SEC permitted to move for interlocutory appeal against Ripple

The SEC will need to file its motion for appeal by Aug. 18, while Ripple will need to file its opposition papers by Sept. 1. The SEC will need to file any reply by Sept. 8.

SEC permitted to move for interlocutory appeal against Ripple

Cover art/illustration via CryptoSlate. Image includes combined content which may include AI-generated content.

The U.S. Securities and Exchange Commission (SEC) was granted court permission to move for an interlocutory appeal against Ripple on Aug. 17.

A filing shows that Judge Analisa Torres has reviewed submissions from both sides and granted the SEC’s request to file a motion for leave to file an interlocutory appeal.

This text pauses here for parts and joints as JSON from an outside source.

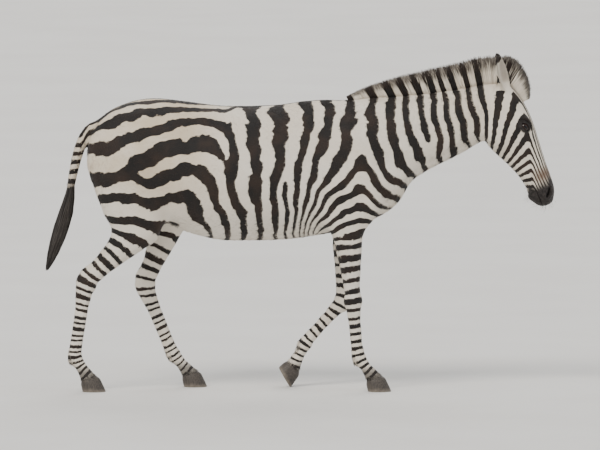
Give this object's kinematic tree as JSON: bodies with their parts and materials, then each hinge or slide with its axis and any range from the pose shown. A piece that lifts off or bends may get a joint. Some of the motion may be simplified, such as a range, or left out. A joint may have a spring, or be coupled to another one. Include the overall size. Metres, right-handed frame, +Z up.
{
  "type": "plains zebra",
  "caption": "Life-size still model of a plains zebra in mid walk with its head low, striped coat, standing mane and tufted tail.",
  "frame": {"origin": "on the ground, under the middle of the model's box", "axes": "+X towards the head, the way the zebra walks; +Y towards its left side; +Z up"},
  "size_m": [2.2234, 0.5292, 1.4697],
  "materials": {
    "coat": "short hair in cream and brown-black stripes",
    "mane_hair": "coarse standing hair, striped, with brown tips",
    "tail_hair": "long coarse dark hair",
    "horn": "dull dark hoof horn",
    "eye": "wet and glossy, dark brown"
  },
  "bodies": {
    "root": {"trunk": "coat", "neck": "coat", "head": "coat", "ear_left": "coat", "ear_right": "coat", "foreleg_left": "coat", "foreleg_right": "coat", "hind_leg_left": "coat", "hind_leg_right": "coat", "tail": "coat", "mane": "mane_hair", "tail_tuft": "tail_hair", "eye_left": "eye", "eye_right": "eye", "fore_hoof_left": "horn", "fore_hoof_right": "horn", "hind_hoof_left": "horn", "hind_hoof_right": "horn"}
  },
  "joints": []
}
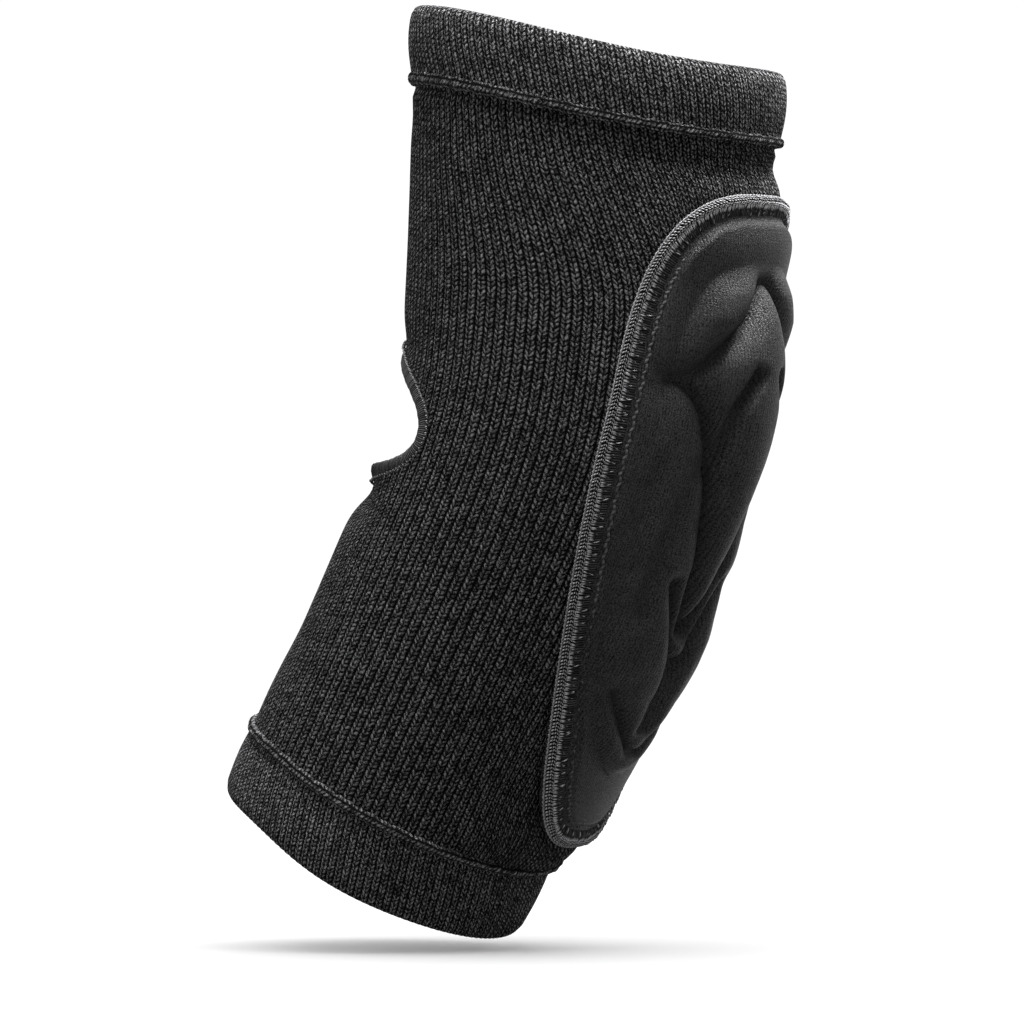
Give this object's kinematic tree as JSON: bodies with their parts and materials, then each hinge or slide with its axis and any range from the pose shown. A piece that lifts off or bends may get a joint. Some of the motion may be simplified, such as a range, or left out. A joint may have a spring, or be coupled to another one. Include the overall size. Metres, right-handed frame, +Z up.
{
  "type": "elbow pad",
  "caption": "Black ribbed knit compression sleeve for the elbow, with folded cuffs, an opening at the crook and a moulded foam pad overlocked into the back.",
  "frame": {"origin": "middle of the elbow, on the arm's axis", "axes": "+Z up the upper arm, +X to the back of the elbow where the pad is, Y along the elbow's bending axis"},
  "size_m": [0.1538, 0.0956, 0.2342],
  "materials": {
    "knit": "ribbed knit with a dry, matt surface",
    "seam_thread": "dense overlock thread with a faint sheen",
    "pad_cover": "smooth stretch jersey with a soft sheen",
    "lining": "plain matt jersey",
    "foam": "closed-cell foam"
  },
  "bodies": {
    "upper_arm": {"upper_cuff": "knit", "upper_cuff_seam": "seam_thread", "upper_sleeve_knit": "knit", "elbow_knit": "knit", "crook_opening_edge": "seam_thread", "pad_cover_upper": "pad_cover", "pad_lining_upper": "lining", "pad_seam_upper": "seam_thread", "foam_upper_block": "foam"},
    "forearm": {"forearm_sleeve_knit": "knit", "lower_cuff": "knit", "lower_cuff_seam": "seam_thread", "pad_cover_elbow": "pad_cover", "pad_cover_forearm": "pad_cover", "pad_lining_elbow": "lining", "pad_lining_forearm": "lining", "pad_seam_elbow_left": "seam_thread", "pad_seam_elbow_right": "seam_thread", "pad_seam_forearm": "seam_thread", "foam_centre_block": "foam", "foam_side_block_left": "foam", "foam_side_block_right": "foam", "foam_forearm_block_left": "foam", "foam_forearm_block_right": "foam", "foam_lower_block": "foam"}
  },
  "joints": [
    {"name": "elbow_flex", "type": "hinge", "parent": "upper_arm", "child": "forearm", "pos_m": [0.014, 0, 0], "axis": [0, 1, 0], "range_deg": [-28, 60], "stiffness_Nm_per_rad": 0.4, "deforming": ["elbow_knit", "crook_opening_edge", "pad_cover_elbow", "pad_lining_elbow", "pad_seam_elbow_left", "pad_seam_elbow_right", "foam_centre_block", "foam_side_block_left", "foam_side_block_right"]}
  ]
}
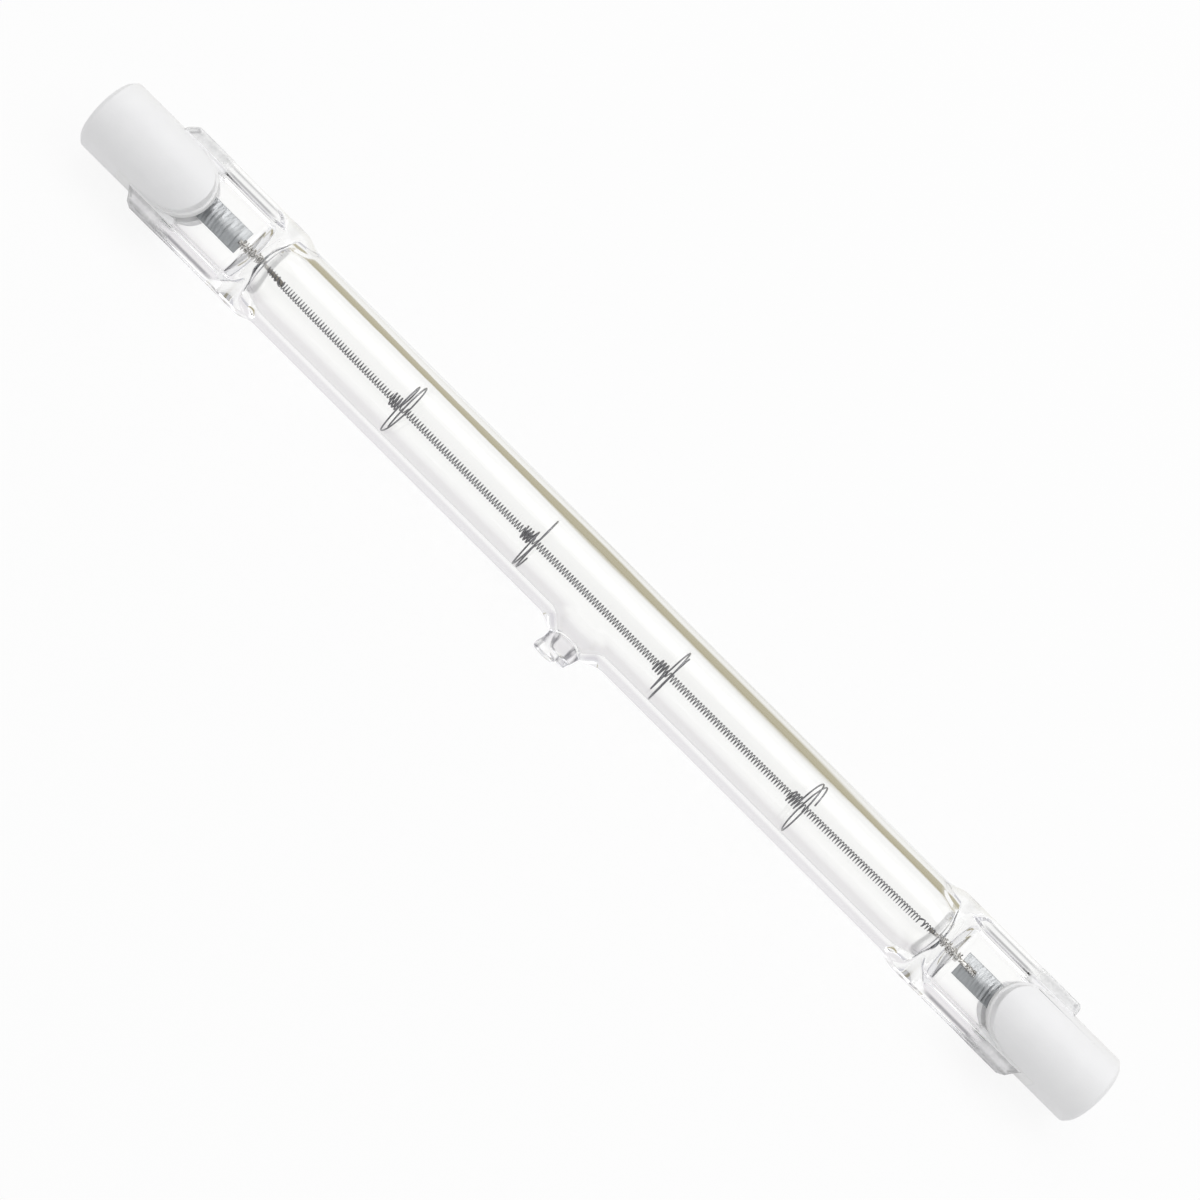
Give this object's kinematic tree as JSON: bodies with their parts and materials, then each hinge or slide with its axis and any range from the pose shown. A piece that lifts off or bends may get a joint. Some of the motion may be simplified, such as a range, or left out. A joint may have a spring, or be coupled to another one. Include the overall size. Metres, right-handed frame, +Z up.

The latest filing does not indicate why Judge Torres chose to permit the SEC’s request to move for an interlocutory appeal, nor does it represent Judge Torres’ ultimate agreement or disagreement with the SEC’s upcoming appeal in and of itself.

The SEC will need to file its motion for appeal by Aug. 18, while Ripple will need to file its opposition papers by Sept. 1. The SEC will need to file any reply by Sept. 8.

SEC appeal takes aim at Ripple’s victory

The SEC initially filed charges against Ripple in December 2020. Ripple achieved a partial victory in that case in July 2023 when courts found that its programmatic or exchange sales and certain other distributions of XRP were not securities.

Now, the SEC intends to contest that result. The SEC put forward a basis for an interlocutory appeal on Aug. 9. There, it argued that there is a controlling difference of law and room for substantial differences of opinion as shown by an “intra-district split” — specifically, due to differences in a separate SEC case against Terraform Labs.

Ripple attempted to block the SEC’s appeal on Aug. 16 by arguing that the intended appeal deviated from the regulator’s earlier focus — namely, the application of the Howey test. Ripple also asserted that the matter could not be settled as a simple application of the law, which it believed was necessary for any appeal of this type.

Lawyers for Ripple executives Brad Garlinghouse and Chris Larsen also submitted opposition to the SEC’s request later that day.

The executives’ lawyers took issue with the stay or pause in proceedings that will result from the SEC appeal, noting that a stay would cause the two individuals to wait longer for their trial. Both executives currently await a jury trial at their own request.